I’m continuing to kit out the Sub-Atomic Cluster, in the process it’s received some upgrades. Thanks to John Hawley of the Minnowboard Project at Intel, I now have a nice power supply instead of the tangle of power strips, and in a couple days I’ll also have more SSD storage. You can see here that one node is in a nice blue metal case: that’s Muon, which we’ll be raffling off at DockerCon. Come by booth G14 to see the cluster and for a chance to win the Muon!
While I’m waiting for those, though, I might as well get this set up as a proper Kubernetes cluster. Ansible is my tool for doing this.
One way to set up Kubernetes clusters—and the only way which has been specifically configured for Atomic—is Kubernetes Ansible. I actually use Jason Brooks’ fork, though, because there’s a few Atomic-specific fixes in it.
So, next I plugged my laptop into the Sub-Atomic Cluster router. I logged into each host and did three things:
- Added an SSH key for keyless auth as the
atomic
user - Started timesyncd
- Started Cockpit
Step 2 is one of those things I learned the hard way. Timesyncd isn’t started by default on Fedora Atomic Host, and etcd and Kubernetes behave fairly badly if the hosts in the cluster show very different times. In fact, Ansible config will fail. I have an issue open and this should get fixed in the future. For now, the way you enable it is:
timedatectl set-ntp true
Cockpit is a terrific GUI for managing your Linux hosts and more. In future posts, we’ll talk about using Cockpit to manage Kubernetes; for now, it’s useful to launch a cockpit instance to manage each host. For example, I can use it to check which containers are running on one node:
The way to launch these is to call them using the atomic
command:
atomic run cockpit/ws
/usr/bin/docker run -d --privileged --pid=host -v /:/host cockpit/ws /container/atomic-run --local-ssh
0ad2d2b10a1fdd7d1220920e9b0c594901885db85dda706a5404433da6f44e70
Now I’m ready to do Ansible. Since there are a bunch of dependencies, I set up a container running Fedora 23. I installed the Ansible 1.9 package because Kubernetes-ansible isn’t up to current releases. If you’re using a Fedora 24 container, use this COPR.

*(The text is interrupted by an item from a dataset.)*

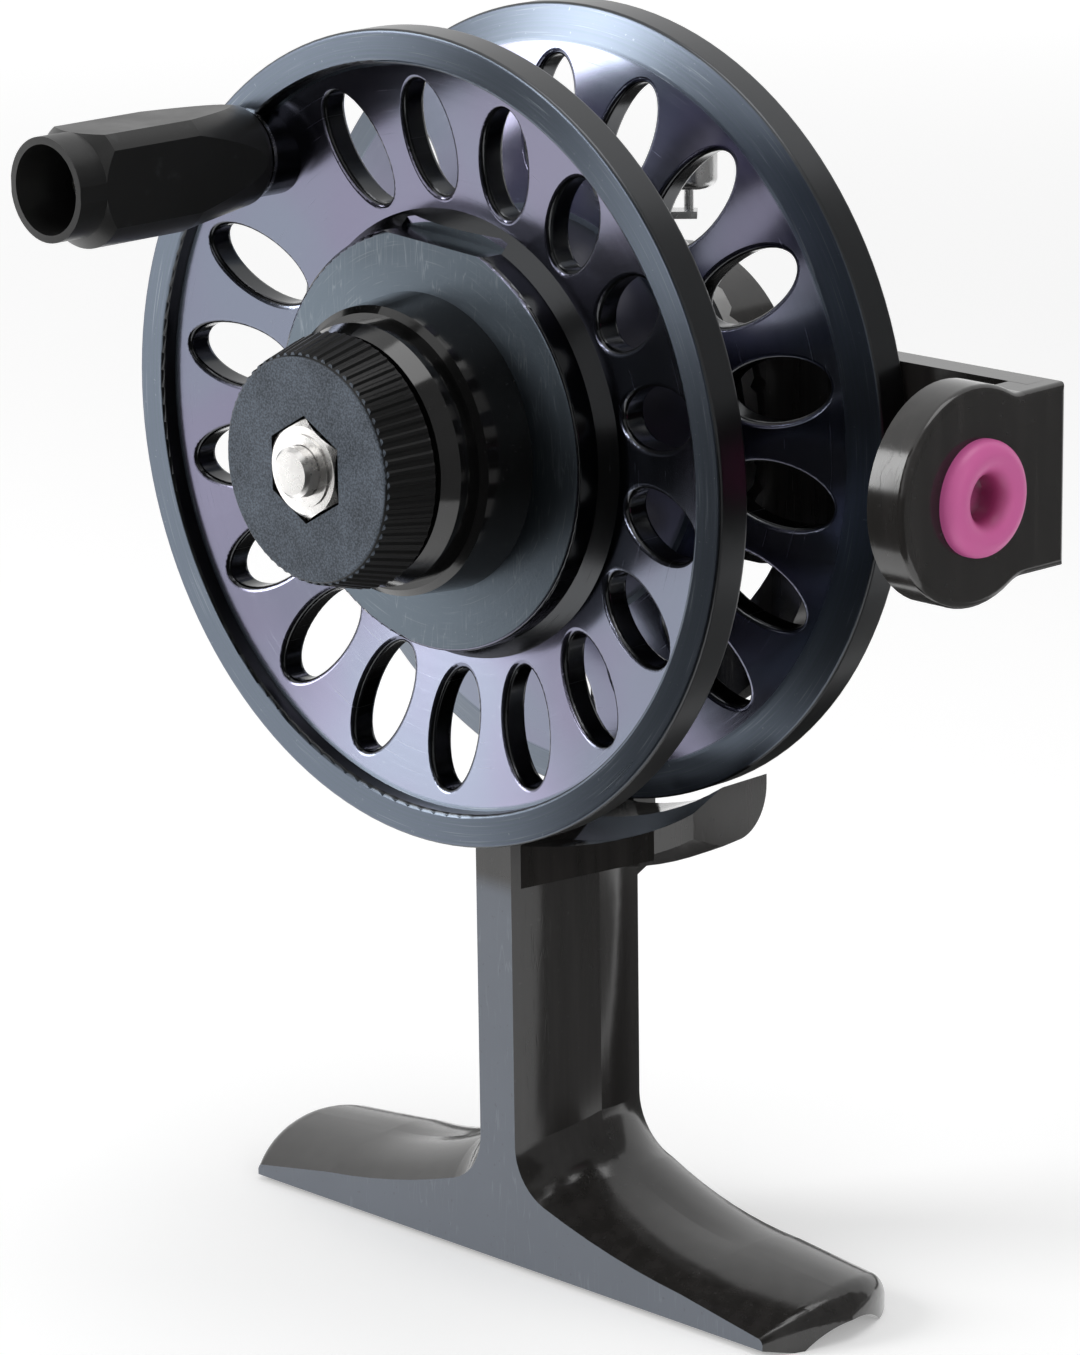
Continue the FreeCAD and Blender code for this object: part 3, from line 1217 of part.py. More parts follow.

After installing the other dependencies, I cloned Jason’s repository in the container. Next I had to configure it. The first part of that was to create an inventory file:
emacs inventory
[masters]
192.168.1.100
[etcd]
192.168.1.100
[nodes]
192.168.1.101
192.168.1.102
192.168.1.103
192.168.1.104
As you can see, we’ve got a master and four kubelets, which are the four nodes. We’re setting up single-node etcd, which is not a production setup. That’s mostly because I’m waiting on my msata SSDs; I don’t want to run etcd on a board which has only a microSD as storage, given the number of writes etcd does. Once I have the new hardware, I’ll be able to do an HA setup for Kubernetes.
I also had to make some changes to group_vars/all.yml
:
ansible_ssh_user: atomic
...
# If a password is needed to sudo to root that password must be set here
ansible_sudo_pass: MY_SUDO_PASS
That is, since Ansible is going to be logging into hosts using a user with sudo, I need to give it that user and its password. The rest of the defaults work pretty well for a demo cluster, so I’m going to accept them. The main reason one would change anything would be to change the various networks in order to avoid conflicting with your local network, but I’ve already avoided that with a private router.
Now, I can run Ansible:
./setup.sh
PLAY [all] ********************************************************************
TASK: [pre-ansible | Get os_version from /etc/os-release] *********************
ok: [192.168.1.100]
...
PLAY RECAP ********************************************************************
192.168.1.100 : ok=280 changed=11 unreachable=0 failed=0
192.168.1.101 : ok=170 changed=32 unreachable=0 failed=0
192.168.1.102 : ok=170 changed=32 unreachable=0 failed=0
192.168.1.103 : ok=170 changed=32 unreachable=0 failed=0
192.168.1.104 : ok=170 changed=32 unreachable=0 failed=0
If your output ends in the above, setup was successful. If not, you’ll need to scroll back through the output to see what failed. My first time around, I got a bunch of expired certificate
failures, which was caused by the timesyncd issue.
What Ansible just set up for me included the following:
- Kubernetes with SSL support
- Docker with Flannel network overlay
- Single-node etcd
Things it did not set up for me include:
- Docker registry
- Cockpit Kubernetes
- applications
- high availability
We’ll get to those later. For now, let’s see how Kubernetes is doing:
-bash-4.3# kubectl get nodes
NAME STATUS AGE
electron Ready 57s
muon Ready 23s
neutron Ready 1m
photon Ready 2m
Looks good for now. More later, or stop by the booth at DockerCon.